Unlike someone who owns one home, or even hundreds, they have opportunities to reduce costs through big investments in technology, and by scouring the country to find properties that all fill the same basic profile, in terms of tenant turnover and the state of repair of the homes.

“You have to look at your level of pain,” Mr. Siddons says. “Can you stand being a landlord? If you can stand to buy a couple of properties and hire a management company, that’s the way to go. If you don’t want to be that much involved, then the REITs are the smarter way to go.”

Limited Choices

Despite their unique structure, in practice, REITs are highly correlated to stocks, says Ron Rogé of wealth-management firm R.W. Rogé & Co., which manages $205 million in Bohemia, N.Y. Mr. Rogé says that he would expect the new publicly traded single-family-home REITs to act much the same way, adding that many investors might find they already have a significant REIT allocation through stock-index mutual funds and exchange-traded funds.
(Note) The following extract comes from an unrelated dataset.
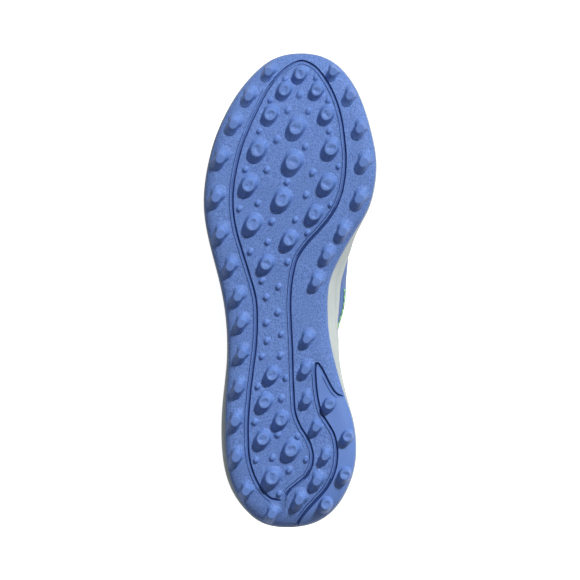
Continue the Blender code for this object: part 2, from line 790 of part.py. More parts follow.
def make_midsole(finish):
    """Moulded foam between outsole and foot, with a rim that holds the upper's foot."""
    edge = OUTSOLE_EDGE_WALL + EDGE_WALL_FLARE + GAP
    rings = [
        outsole_ring(ROLL_WIDTH, OUTSOLE_THICKNESS + GAP),
        outsole_ring(edge, OUTSOLE_THICKNESS + roll(edge) + GAP),
        outsole_ring(OUTSOLE_EDGE_WALL + GAP, OUTSOLE_EDGE_HEIGHT + GAP),
    ]
    foot = outsole_ring(GAP, OUTSOLE_EDGE_HEIGHT + GAP)
    top = rim_ring(1.0, CURVED_GAP + RIM_WALL)
    outward = ring(1.0, 0.0) - ring(0.0, 0.0)
    around = rounds()
    lateral = (around <= 0.5)
    station = foot[:, 0] / SHOE_LENGTH
    bulge = BALL_WIDTH * np.where(
        lateral, SIDES.read("lateral_bulge", station), SIDES.read("medial_bulge", station)
    )
    for share, bulged, stepped in MIDSOLE_SIDE:
        out = (bulge * bulged - SIDE_STEP * stepped)[:, None]
        rings.append(foot + (top - foot) * share + outward * out)
    rings.append(rim_ring(1.0, CURVED_GAP))
    rings.append(rim_ring(0.5, CURVED_GAP))
    rings.append(rim_ring(0.0, CURVED_GAP) - np.array([0, 0, GAP]))
    inner = rim_ring(0.0, -ROLL_WIDTH / 2)
    inner[:, 2] = bed_height(inner[:, 0])
    rings.append(inner)
    return capped_rings("midsole", rings, finish)


def wall_at(around, rise):
    """The upper's wall: thin, and padded towards the collar's edge."""
    toward = np.where(around <= 0.5, around, 1 - around) * 2
    collar = np.clip((COLLAR_END - toward) / 0.12, 0, 1)
    collar = collar**2 * (3 - 2 * collar)
    height = np.clip((rise - 0.45) / 0.35, 0, 1)
    roll_off = np.clip((1.0 - rise) / 0.12, 0, 1)
    return WALL + COLLAR_PAD * collar * height**2 * (3 - 2 * height) * (0.45 + 0.55 * np.sqrt(roll_off))


def make_upper(finish):
    """The shell that holds the foot, open at the collar and throat and underneath."""
    around = rounds()
    rises = np.linspace(0, 1, UPPER_ROWS)
    rings = [upper_point(around, np.full(AROUND, r), np.zeros(AROUND)) for r in rises]
    for r in np.linspace(1, 0, LINING_ROWS):
        rise = np.full(AROUND, r)
        rings.append(upper_point(around, rise, -wall_at(around, rise)))
    faces = ring_faces(AROUND, len(rings), closed=True)
    upper = mesh_object("upper", np.vstack(rings), faces, finish)
    boolean(upper, bpy.data.objects["eyelet_tools"], "DIFFERENCE")
    return upper


def eyelet_places():
    """Each eyelet's (around, rise), a margin below the throat's edge, lateral side first."""
    places = []
    for toward in EYELETS_AROUND:
        for around in (toward / 2, 1 - toward / 2):
            edge = upper_face(around, 1.0)
            rises = np.linspace(0.6, 1.0, 81)
            away = np.linalg.norm(upper_face(np.full(81, around), rises) - edge, axis=1)
            places.append((around, float(np.interp(-EYELET_MARGIN, -away, rises))))
    return places


def make_eyelet_tools():
    """Round bars through the eyelets."""
    work = bmesh.new()
    for around, rise in eyelet_places():
        base, tip = (upper_point(around, rise, reach) for reach in (-3 * WALL, 3 * WALL))
        axis = Vector(tip - base)
        turn = axis.to_track_quat("Z", "Y").to_matrix().to_4x4()
        bmesh.ops.create_cone(
            work,
            cap_ends=True,
            segments=EYELET_SIDES,
            radius1=EYELET_RADIUS,
            radius2=EYELET_RADIUS,
            depth=axis.length,
            matrix=Matrix.Translation(Vector((tip + base) / 2)) @ turn,
        )
    mesh = bpy.data.meshes.new("eyelet_tools")
    work.to_mesh(mesh)
    work.free()
    return helper("eyelet_tools", mesh)


def slab(name, outer, inner, finish):
    """A solid between two grids of points that match row for row."""
    rows, columns = outer.shape[:2]
    points = np.vstack([outer.reshape(-1, 3), inner.reshape(-1, 3)])
    second = rows * columns

    def at(r, c, layer=0):
        return layer * second + r * columns + c

    faces = []
    for layer in (0, 1):
        for r in range(rows - 1):
            for c in range(columns - 1):
                faces.append((at(r, c, layer), at(r, c + 1, layer), at(r + 1, c + 1, layer), at(r + 1, c, layer)))
    border = [(0, c) for c in range(columns)]
    border += [(r, columns - 1) for r in range(1, rows)]
    border += [(rows - 1, c) for c in range(columns - 2, -1, -1)]
    border += [(r, 0) for r in range(rows - 2, 0, -1)]
    for a, b in zip(border, border[1:] + border[:1]):
        faces.append((at(*a), at(*b), at(*b, 1), at(*a, 1)))
    return mesh_object(name, points, faces, finish)


def overlay(name, table, finish, rows, mirrored=False):
    """A film laid on the upper's face between two lines of its table, in the upper's columns."""
    first, last = round(table.station[0] * AROUND), round(table.station[-1] * AROUND)
    around = np.arange(first, last + 1) / AROUND
    low, high = table.read("low", around), table.read("high", around)
    if mirrored:
        around, low, high = 1 - around[::-1], low[::-1], high[::-1]
    above_rim = rim_rise(around % 1.0) + 0.035
    low = np.maximum(low, above_rim)
    high = np.maximum(high, low + 0.02)
    shares = np.linspace(0, 1, rows)[:, None]
    rise = low + (high - low) * shares
    spread = np.broadcast_to(around, rise.shape)
    outer = upper_point(spread, rise, np.full(rise.shape, CURVED_GAP + OVERLAY))
    inner = upper_point(spread, rise, np.full(rise.shape, CURVED_GAP))
    return slab(name, outer, inner, finish)


def make_insole(finish):
    """The footbed: it lies on the midsole inside the upper's foot."""
    around = rounds()
    rings = []
    dished = INSOLE_THICKNESS - INSOLE_DISH_DEPTH
    for height, inward in ((GAP, 0.0), (INSOLE_THICKNESS, INSOLE_EASE), (dished, INSOLE_DISH_WIDTH)):
        level = upper_point(around, np.zeros(AROUND), np.full(AROUND, -WALL - 2 * GAP - inward))
        level[:, 2] = bed_height(level[:, 0]) + height
        rings.append(level)
    return capped_rings("insole", rings, finish)


def make_tongue(finish):
    """A padded tongue under the throat, up past its top."""
    columns, rows = 9, 13
    station = np.linspace(TONGUE.station[0], TONGUE.station[-1], rows)[:, None]
    half = TONGUE.read("half_turn", station[:, 0])[:, None]
    across = np.linspace(-1, 1, columns)[None, :]
    turn = 90 + half * across
    spread = np.broadcast_to(station, turn.shape)
    face = on_last(spread, turn)
    step_station, step_turn = 1e-3, 0.5
    along = on_last(spread + step_station, turn) - on_last(spread - step_station, turn)
    over = on_last(spread, turn + step_turn) - on_last(spread, turn - step_turn)
    normal = np.cross(along, over)
    normal /= np.linalg.norm(normal, axis=-1, keepdims=True)
    pad = 1 - 0.55 * np.abs(across) ** 4
    outer = face - normal * (WALL + 2 * CURVED_GAP)
    inner = outer - normal * TONGUE_THICKNESS * pad[..., None]
    return slab("tongue", outer, inner, finish)


def make_lace_bar(number, finish):
    """One straight run of flat lace from a lateral eyelet over the tongue to the medial one."""
    lateral, medial = eyelet_places()[2 * number : 2 * number + 2]
    top = CURVED_GAP + OVERLAY + 2 * GAP + LACE_THICKNESS / 2
    ends = []
    for around, rise in (lateral, medial):
        climb = [upper_point(around, rise + step, top) for step in (-0.03, 0.0)]
        ends.append([*climb, upper_point(around, 1.0, top + GAP)])
    near, far = ends[0][2], ends[1][2]
    crest = on_last(last_share(near[0]), 90.0) + np.array([0.0, 0.0, GAP])
    bend = np.array([(near[0] + far[0]) / 2, crest[1], max(crest[2], near[2], far[2])])
    pull = 2 * bend - (near + far) / 2
    over = [(1 - t) ** 2 * near + 2 * t * (1 - t) * pull + t**2 * far for t in np.linspace(0, 1, 5)[1:-1]]
    path = np.array([*ends[0], *over, *ends[1][::-1]])
    wide = upper_point(lateral[0] + 0.004, 1.0) - upper_point(lateral[0] - 0.004, 1.0)
    wide[1] = 0.0
    wide /= np.linalg.norm(wide)
    tangent = np.gradient(path, axis=0)
    narrow = (0.5, 0.85, 1.0, 1.0, 1.0, 1.0, 1.0, 0.85, 0.5)
    rings = []
    for point, direction, share in zip(path, tangent, narrow):
        across = wide - direction * np.dot(wide, direction) / np.dot(direction, direction)
        across /= np.linalg.norm(across)
        thick = np.cross(direction, across)
        thick /= np.linalg.norm(thick)
        section = []
        for corner in range(8):
            angle = 2 * np.pi * (corner + 0.5) / 8
            reach = across * LACE_WIDTH / 2 * share * math.copysign(abs(math.cos(angle)) ** 0.6, math.cos(angle))
            section.append(point + reach + thick * LACE_THICKNESS / 2 * math.sin(angle))
        rings.append(section)
    points = np.vstack(rings)
    faces = ring_faces(8, len(rings))
    last = 8 * (len(rings) - 1)
    faces += [tuple(range(8)), tuple(range(last, last + 8))]
    return mesh_object(f"lace_bar_{number + 1}", points, faces, finish)


def settle_on_side(pieces):
    """The matrix that lays the shoe down: of its convex hull's faces on the lateral side, the one
    that its centre of mass stands over goes to the floor, and the heel to toe line along -X."""
    finished = bpy.context.evaluated_depsgraph_get()
    points, weighted, volume = [], Vector(), 0.0
    for piece in pieces:
        work = bmesh.new()
        work.from_object(piece, finished)
        bmesh.ops.triangulate(work, faces=work.faces)
        for face in work.faces:
            a, b, c = (v.co for v in face.verts)
            part = a.dot(b.cross(c)) / 6
            weighted += (a + b + c) / 4 * part
            volume += part
        points += [v.co.copy() for v in work.verts]
        work.free()
    centre = weighted / volume
    hull = bmesh.new()
    for point in points:
        hull.verts.new(point)
    bmesh.ops.convex_hull(hull, input=hull.verts)
    bmesh.ops.delete(hull, geom=[v for v in hull.verts if not v.link_faces], context="VERTS")
    down = None
    for face in hull.faces:
        outward = face.normal if face.normal.dot(face.calc_center_median() - centre) > 0 else -face.normal
        if outward.y > -0.8:
            continue
        corners = [v.co for v in face.verts]
        foot = centre + outward * (corners[0] - centre).dot(outward)
        turns = [
            (b - a).cross(foot - a).dot(outward)
            for a, b in zip(corners, corners[1:] + corners[:1])
        ]
        if min(turns) > 0 or max(turns) < 0:
            down = outward.copy()
    hull.free()
    up = -down
    forward = Vector((1, 0, 0))
    forward = (forward - up * forward.dot(up)).normalized()
    side = up.cross(-forward)
    turned = Matrix((-forward, side, up)).to_4x4()
    laid = [turned @ p for p in points]
    low = [min(p[i] for p in laid) for i in range(3)]
    high = [max(p[i] for p in laid) for i in range(3)]
    moved = Matrix.Translation((-(low[0] + high[0]) / 2, -(low[1] + high[1]) / 2, -low[2]))
    return moved @ turned


def build():
    clear_scene()
    rubber = material("blue rubber", BLUE_RUBBER, 0.62)
    foam = material("pale foam", PALE_FOAM, 0.70)
    knit = material("blue knit", BLUE_KNIT, 0.85)
    film = material("blue film", BLUE_FILM, 0.50)
    lining = material("green lining", GREEN_LINING, 0.90)
    cord = material("pale cord", PALE_CORD, 0.85)
    make_eyelet_tools()
    pieces = [make_outsole(rubber), make_midsole(foam), make_upper(knit)]
    pieces.append(make_insole(lining))
    pieces.append(make_tongue(knit))
    pieces.append(overlay("toe_cap", TOE_CAP, film, 5))
    pieces.append(overlay("heel_counter", HEEL_COUNTER, film, 6))
    eyestay = overlay("eyestay", EYESTAY, film, 3)
    boolean(eyestay, bpy.data.objects["eyelet_tools"], "DIFFERENCE")
    pieces.append(eyestay)
    pieces.append(overlay("saddle_lateral", SADDLE, film, 7))
    pieces.append(overlay("saddle_medial", SADDLE, film, 7, mirrored=True))
    for number in range(len(EYELETS_AROUND)):
        pieces.append(make_lace_bar(number, cord))
    pose = bpy.data.objects.new("shoe_on_its_side", None)
    bpy.context.scene.collection.objects.link(pose)
    for made in bpy.data.objects:
        if made.type == "MESH":
            made.parent = pose
    pose.matrix_world = settle_on_side(pieces)
    return pieces


PIECES = build()
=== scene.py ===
"""A right turf shoe on its outer side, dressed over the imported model."""

import json
import math

import bmesh
import bpy
import numpy as np
from mathutils import Matrix, Vector


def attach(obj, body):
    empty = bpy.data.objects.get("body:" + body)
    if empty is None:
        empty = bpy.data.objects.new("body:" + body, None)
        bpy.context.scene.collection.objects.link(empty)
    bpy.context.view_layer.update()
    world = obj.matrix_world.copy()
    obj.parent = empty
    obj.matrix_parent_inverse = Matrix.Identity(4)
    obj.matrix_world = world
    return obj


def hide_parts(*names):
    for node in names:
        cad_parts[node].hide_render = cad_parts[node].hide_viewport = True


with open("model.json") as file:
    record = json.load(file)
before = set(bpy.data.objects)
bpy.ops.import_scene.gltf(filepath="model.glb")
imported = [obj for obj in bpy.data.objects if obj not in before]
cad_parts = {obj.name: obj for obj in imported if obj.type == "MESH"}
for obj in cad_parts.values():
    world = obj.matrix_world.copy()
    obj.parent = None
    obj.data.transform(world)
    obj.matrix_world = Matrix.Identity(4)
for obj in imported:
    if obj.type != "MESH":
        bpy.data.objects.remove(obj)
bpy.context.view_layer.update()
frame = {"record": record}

# The shoe's own frame
# The shoe is worked out upright, as a shoemaker measures it: x from heel to toe, y to the inner
# side and z up from the ground. The two tread mounts say where that frame lies in the model.
SHOE_LENGTH = 0.300
BALL_WIDTH = 0.109
TOE_SPRING = 0.018
LUG_HEIGHT = 0.0055
HEEL_TIP = (0.186, -0.162)
FOREFOOT_TIP = (0.689, -0.051)


def cubic(first, last, leave, arrive, t):
    """Between two values, with the slopes given at both ends."""
    start = first * (1 + 2 * t) * (1 - t) ** 2 + leave * t * (1 - t) ** 2
    return start + last * t**2 * (3 - 2 * t) + arrive * t**2 * (t - 1)


class Table:
    """Rows with named columns. A column is read on a smooth curve through its rows."""

    def __init__(self, names, *rows):
        columns = np.array(rows, float).T
        self.station = columns[0]
        self.columns = dict(zip(names.split()[1:], columns[1:]))

    def read(self, name, station):
        knots, values = self.station, self.columns[name]
        slopes = np.gradient(values, knots)
        station = np.clip(station, knots[0], knots[-1])
        i = np.clip(np.searchsorted(knots, station) - 1, 0, len(knots) - 2)
        span = knots[i + 1] - knots[i]
        t = (station - knots[i]) / span
        return cubic(values[i], values[i + 1], slopes[i] * span, slopes[i + 1] * span, t)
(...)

For example, the top holdings of the iShares Russell 2000 index ETF of small-cap stocks include Starwood Property Trust STWD +1.80% and Highwoods Properties, HIW +0.60% which owns commercial properties mostly in the South. Starwood, which typically invests in loans to large commercial properties, has recently invested about $200 million in single-family homes, the company said.

Rick Ferri, founder of investment advisory firm Portfolio Solutions in Troy, Mich., which has about $1.3 billion under management, says investors might consider including single-family REITs as part of their overall REIT allocation. Since the REITs own thousands of homes, they offer instant diversification, he says.

“These things are like index funds of single-family homes,” he says. “There’s a very small risk on a per-home basis.”

Mr. Ferri says that the new REITs might work especially well for retirement accounts that can avoid taxes on the REITs’ distributions. Investors should check that the REIT managers have experience handling single-family real estate, he says.

Right now, though, there are only a few options for retail investors looking to buy into the new single-family REITs. Two came to the public market in December: Silver Bay Realty Trust and Altisource Residential, RESI +0.50% which was spun off by a former subsidiary of Ocwen Financial, OCN +1.96% a mortgage servicer.

American Residential Properties, a nontraded REIT based in Scottsdale, Ariz., filed for an IPO in March and could go public later this month. Another private REIT, Malibu, Calif.-based American Homes 4 Rent, also has announced it plans to go public this year.

Nontraded REITs are available only to institutions and so-called accredited investors, or those worth at least $1 million, excluding the value of their primary home, or who have had an annual income of at least $200,000 for the past two years.

Once the single-family REITs raise more capital and accumulate more properties, bankers and analysts expect they will produce typical dividend yields in excess of REITs that invest in multifamily properties, which carried an average yield of 3.3% in March.

Omotayo Okusanya, an analyst at Jefferies Group, says fully invested single-family-home REITs could produce annual dividend yields of around 5% over the next five years.

The Risk of REITs

There are two big questions for investors: Will the REITs produce the income they expect, and will they be a good vehicle for profiting from rising home prices?

Some veteran real-estate investors are unsure about the income potential of the REITs, because the economics of owning and renting out thousands of homes aren’t yet proved on such a large scale.

Joel Beam, manager of the Forward Select Income Fund, says he passed on Silver Bay’s IPO, though he has invested in some private REITs. “With the existing REITs, you have more of a known pool and you have more well-established economies of scale [and] financing,” he says.

Other investors will focus on whether REITs are able to buy homes at attractive prices. The REITs say they have ways of finding such properties, despite rising competition from one another, through auctions and sales of portfolios of foreclosed homes that banks are stuck with, for example. They also say they can more readily identify the good investments from the bad ones based on their vast data sets.

The REITs and other funds buying homes are “still pretty small compared to the housing market overall, which is millions of home sales annually,” says David Miller, Silver Bay’s chief executive. “The ability for institutions to move the market dramatically is not a big concern.”

Some big investors in REITs might focus on finding the ones that purchase homes at the cheapest prices and are thus in the best position to gain from home price appreciation, says Jefferies’s Mr. Okusanya. These REITs may trade at a premium, he says.

But it isn’t a simple matter for small investors to gauge “cheapness.” That often requires using pricing databases to determine typical sale prices of nearby homes and having a sense of the “replacement cost” of constructing a new home in the same spot, a common valuation measure.

Another Option

People who currently own investment properties, or are thinking of buying them, also might welcome the entry of single-family REITs, as they could bring additional liquidity to the housing market.

Jeffrey Sica, a Morristown, N.J.-based wealth-management adviser to high-net-worth individuals and family offices, argues that direct investing—either by yourself or as part of a small group—offers a greater ability to control the cost of acquisition and the timing of any sales. He says it also is possible to ride the wave of REIT growth by selling an investment property to a big fund.

“I represent local clients who have been buying single-family homes since the crash at what I would consider great prices,” Mr. Sica says. “I bet they can’t wait for the suits to fly in and make an offer they can’t refuse.”